■ Goal: Collect each line holding the string "behind".

■ Data for the task:
* BEGIN *

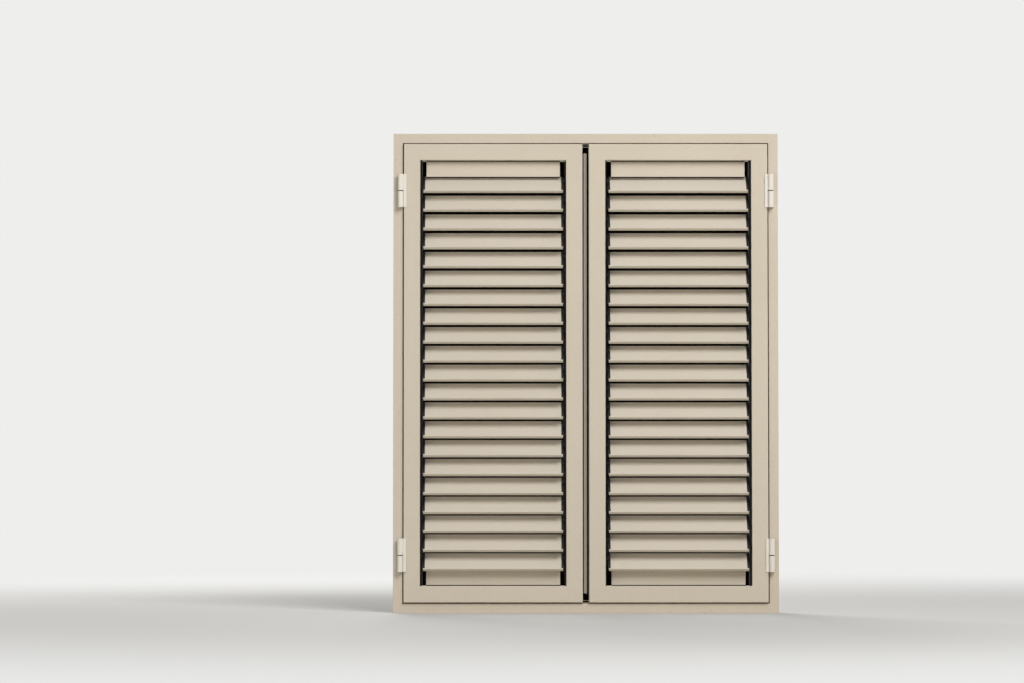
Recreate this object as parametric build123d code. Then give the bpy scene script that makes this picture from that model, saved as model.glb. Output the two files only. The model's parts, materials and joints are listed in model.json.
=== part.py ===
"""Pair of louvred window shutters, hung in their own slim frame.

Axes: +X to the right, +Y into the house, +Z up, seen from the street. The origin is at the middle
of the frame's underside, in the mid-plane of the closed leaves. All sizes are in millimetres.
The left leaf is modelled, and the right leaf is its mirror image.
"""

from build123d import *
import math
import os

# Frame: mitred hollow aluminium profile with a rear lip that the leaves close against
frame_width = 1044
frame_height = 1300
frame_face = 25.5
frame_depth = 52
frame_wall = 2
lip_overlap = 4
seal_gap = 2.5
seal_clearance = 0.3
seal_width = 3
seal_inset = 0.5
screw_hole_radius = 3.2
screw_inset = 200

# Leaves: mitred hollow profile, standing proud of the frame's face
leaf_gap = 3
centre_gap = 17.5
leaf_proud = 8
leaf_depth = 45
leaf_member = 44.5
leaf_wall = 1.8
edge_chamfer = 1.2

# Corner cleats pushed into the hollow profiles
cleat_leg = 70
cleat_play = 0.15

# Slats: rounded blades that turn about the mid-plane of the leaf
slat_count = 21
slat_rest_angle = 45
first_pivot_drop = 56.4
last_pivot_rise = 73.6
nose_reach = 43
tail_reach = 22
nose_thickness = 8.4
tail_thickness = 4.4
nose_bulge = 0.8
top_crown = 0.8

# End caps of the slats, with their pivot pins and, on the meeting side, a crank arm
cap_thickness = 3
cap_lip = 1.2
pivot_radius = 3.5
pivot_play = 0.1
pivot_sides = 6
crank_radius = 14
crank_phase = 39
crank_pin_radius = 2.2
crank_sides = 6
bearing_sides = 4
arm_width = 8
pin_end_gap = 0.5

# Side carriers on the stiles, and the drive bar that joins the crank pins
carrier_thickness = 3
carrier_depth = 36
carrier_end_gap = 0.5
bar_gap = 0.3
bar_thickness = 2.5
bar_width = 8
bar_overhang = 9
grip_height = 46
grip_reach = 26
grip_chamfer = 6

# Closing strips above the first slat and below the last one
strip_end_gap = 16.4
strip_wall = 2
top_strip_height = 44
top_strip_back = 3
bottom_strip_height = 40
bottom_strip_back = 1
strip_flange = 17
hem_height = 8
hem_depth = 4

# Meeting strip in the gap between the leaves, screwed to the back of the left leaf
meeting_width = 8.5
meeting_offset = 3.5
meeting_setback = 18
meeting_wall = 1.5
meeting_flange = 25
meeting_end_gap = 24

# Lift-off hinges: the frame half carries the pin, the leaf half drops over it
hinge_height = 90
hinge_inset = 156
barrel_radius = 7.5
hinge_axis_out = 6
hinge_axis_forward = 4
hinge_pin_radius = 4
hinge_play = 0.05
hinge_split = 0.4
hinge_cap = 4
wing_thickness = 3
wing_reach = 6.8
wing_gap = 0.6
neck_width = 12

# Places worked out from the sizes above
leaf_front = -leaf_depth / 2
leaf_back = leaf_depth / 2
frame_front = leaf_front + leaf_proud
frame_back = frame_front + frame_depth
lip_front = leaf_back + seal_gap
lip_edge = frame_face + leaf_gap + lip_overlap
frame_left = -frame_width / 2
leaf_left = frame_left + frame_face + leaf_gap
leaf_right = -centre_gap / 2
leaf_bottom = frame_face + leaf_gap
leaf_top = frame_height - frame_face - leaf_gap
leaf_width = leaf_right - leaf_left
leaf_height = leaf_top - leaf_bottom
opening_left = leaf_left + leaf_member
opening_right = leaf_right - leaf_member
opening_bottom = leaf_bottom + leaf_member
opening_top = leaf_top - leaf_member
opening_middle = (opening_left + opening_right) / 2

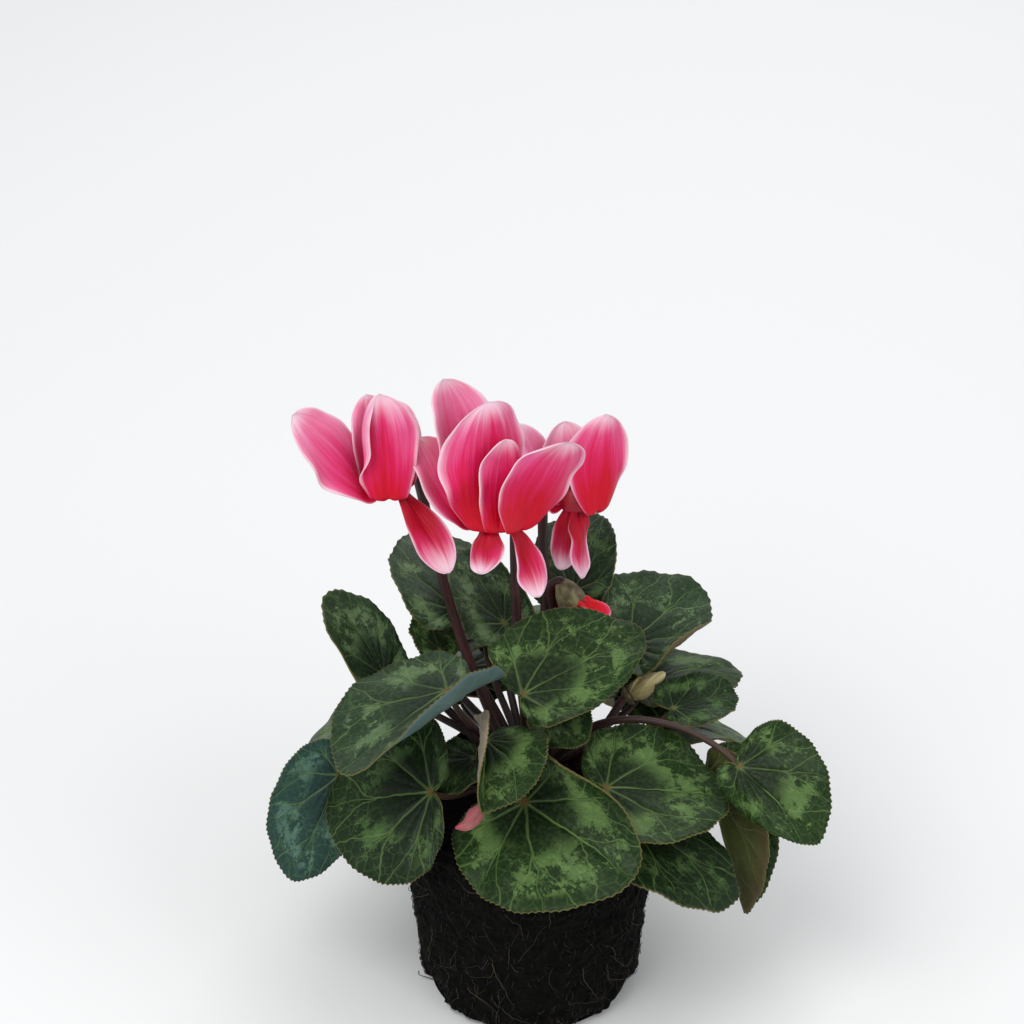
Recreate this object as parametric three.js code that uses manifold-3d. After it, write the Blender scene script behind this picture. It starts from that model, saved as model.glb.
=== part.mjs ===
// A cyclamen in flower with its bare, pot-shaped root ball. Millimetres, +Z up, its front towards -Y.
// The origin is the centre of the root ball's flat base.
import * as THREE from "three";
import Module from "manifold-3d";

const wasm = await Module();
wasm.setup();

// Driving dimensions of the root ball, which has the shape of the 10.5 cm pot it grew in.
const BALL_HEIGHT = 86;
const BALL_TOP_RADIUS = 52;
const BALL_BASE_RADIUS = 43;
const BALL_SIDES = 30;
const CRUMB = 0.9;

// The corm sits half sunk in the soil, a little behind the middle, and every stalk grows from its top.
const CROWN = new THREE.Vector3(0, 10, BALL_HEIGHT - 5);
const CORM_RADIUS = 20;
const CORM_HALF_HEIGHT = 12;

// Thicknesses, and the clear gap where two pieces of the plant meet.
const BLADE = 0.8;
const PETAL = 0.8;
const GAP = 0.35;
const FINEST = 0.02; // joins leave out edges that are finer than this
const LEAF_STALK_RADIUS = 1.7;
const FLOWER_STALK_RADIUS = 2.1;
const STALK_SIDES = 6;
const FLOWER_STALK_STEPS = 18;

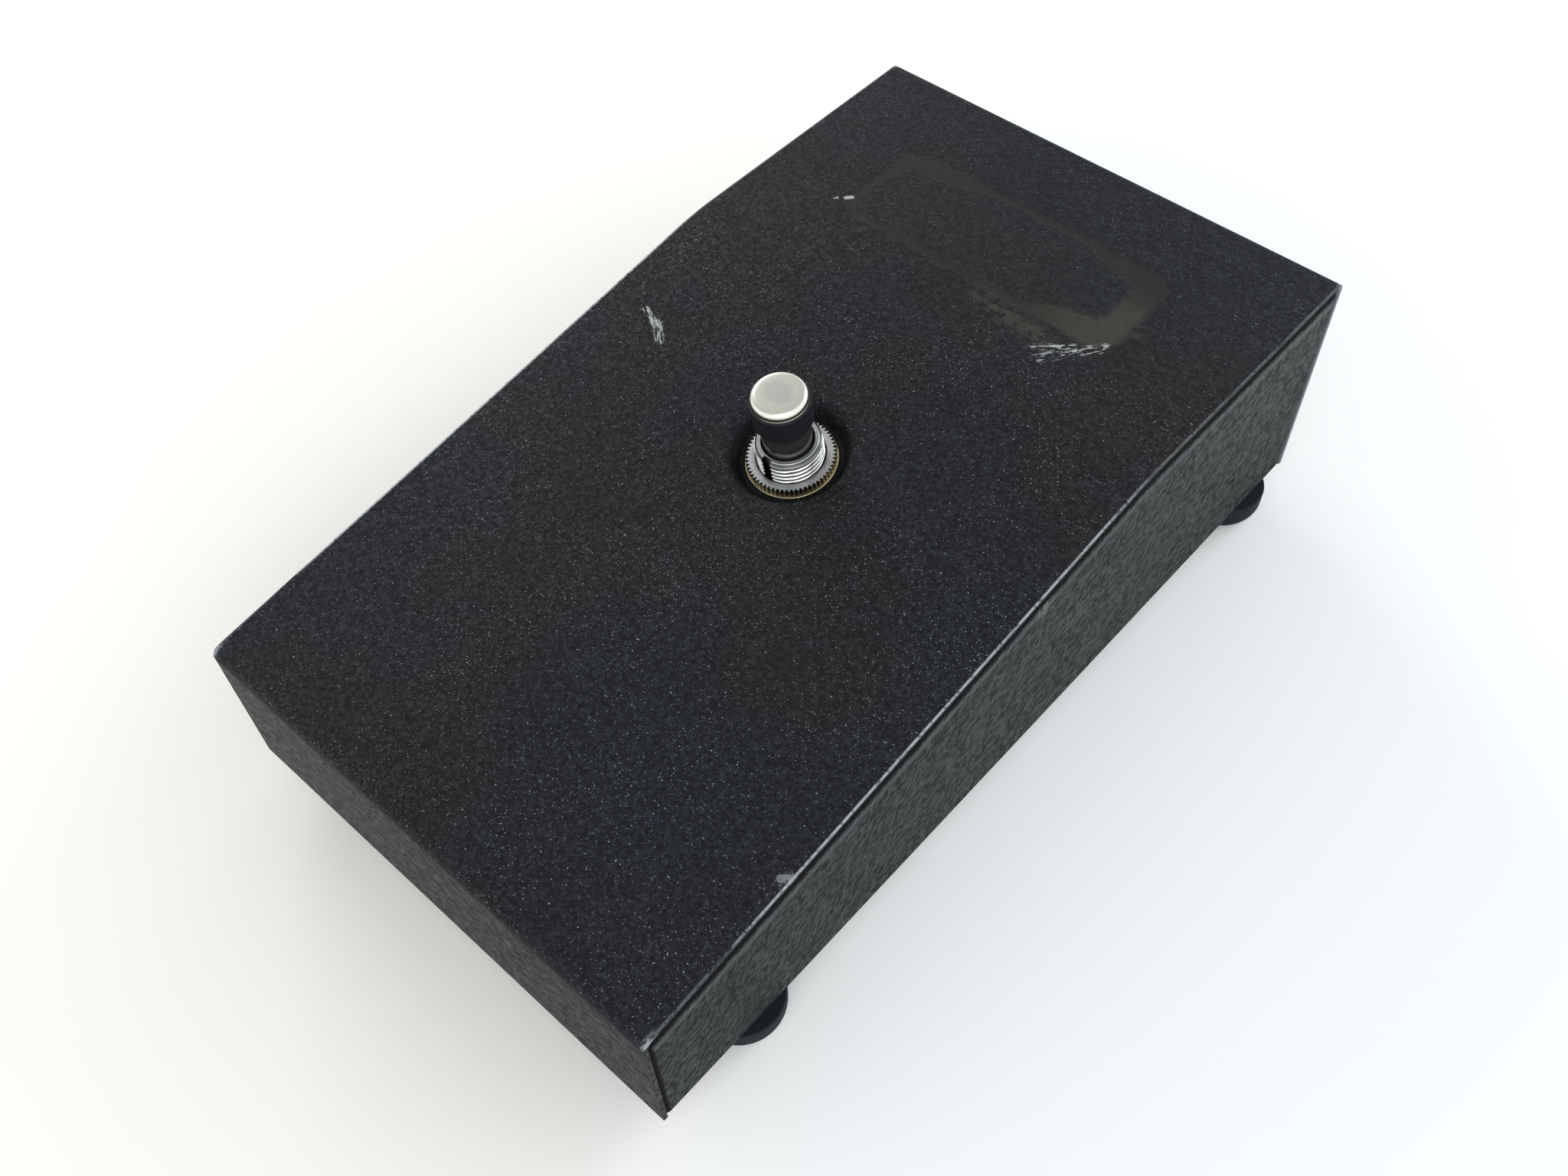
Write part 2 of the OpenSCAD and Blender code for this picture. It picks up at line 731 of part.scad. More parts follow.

* END *

■ Answer to this exercise:
Recreate this object as parametric three.js code that uses manifold-3d. After it, write the Blender scene script behind this picture. It starts from that model, saved as model.glb.
// The corm sits half sunk in the soil, a little behind the middle, and every stalk grows from its top.